The new evidence from Greenland, to be published in the journal Geophysical
Research Letters, shows a sudden decline in the giant Helheim glacier, a river
of ice that grinds down from the inland ice cap to the sea through a narrow
rift in the mountain range on the island's east coast.
Professor Slawek Tulaczyk, of the Department of Earth Sciences at the University
of California, Santa Cruz, told the IoS that the glacier had dropped 100 feet
this summer.
Over the past four years, the research adds, the front of the glacier - which
has remained in the same place since records began - has retreated four and a
half miles. As it has retreated and thinned, the effects have spread inland "very
fast indeed", says Professor Tulaczyk. As the centre of the Greenland ice
cap is only 150 miles away, the researchers fear that it, too, will soon be affected.
The research echoes disturbing studies on the opposite side of Greenland: the
giant Jakobshavn glacier - at four miles wide and 1,000 feet thick the biggest
on the landmass - is now moving towards the sea at a rate of 113 feet a year;
the normal annual speed of a glacier is just one foot.

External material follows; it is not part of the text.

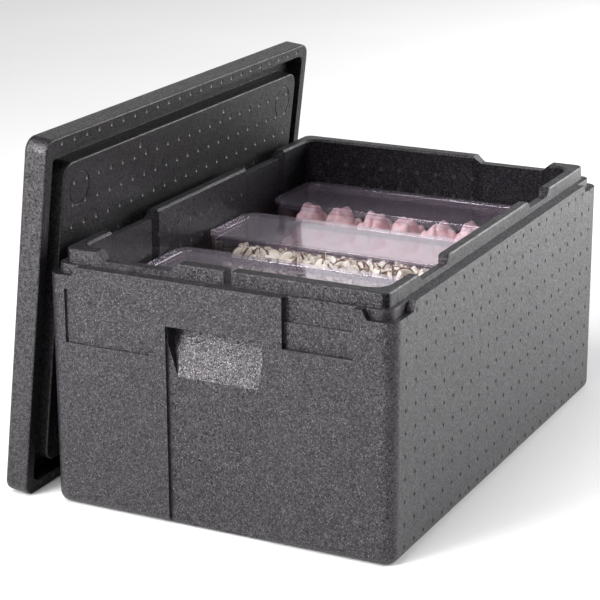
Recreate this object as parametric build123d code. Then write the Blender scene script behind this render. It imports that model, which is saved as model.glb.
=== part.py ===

The studies have found that water from melted ice on the surface is percolating
down through holes on the glacier until it forms a layer between it and the
rock below, slightly lifting it and moving it toward the sea as if on a conveyor
belt. This one glacier alone is reckoned now to be responsible for 3 per cent
of the annual rise of sea levels worldwide.
"We may be very close to the threshold where the Greenland ice cap will
melt irreversibly," says Tavi Murray, professor of glaciology at the University
of Wales. Professor Tulaczyk adds: "The observations that we are seeing
now point in that direction."
Until now, scientists believed the ice cap would take 1,000 years to melt entirely,
but Ian Howat, who is working with Professor Tulaczyk, says the new developments
could "easily" cut this time "in half".
There is also a more immediate danger as the melting ice threatens to disrupt
the Gulf Stream, responsible for Britain's mild climate. The current, which
brings us as much heat in winter as we get from the sun, is driven by very salty
water sinking off Greenland. This drives a deep current of cold ocean southwards,
in turn forcing the warm water north.
Research at the Woods Hole Oceanographic Institute in Massachusetts has shown,
that even before the glaciers started accelerating, the water in the North Atlantic
was getting fresher in what it describes as "the largest and most dramatic
oceanic change ever measured in the era of modern instruments".
Even before these discoveries, scientists had shortened to evens the odds on
the Gulf Stream failing this century. When it failed before, 12,700 years ago,
Britain was covered in permafrost for 1,300 years.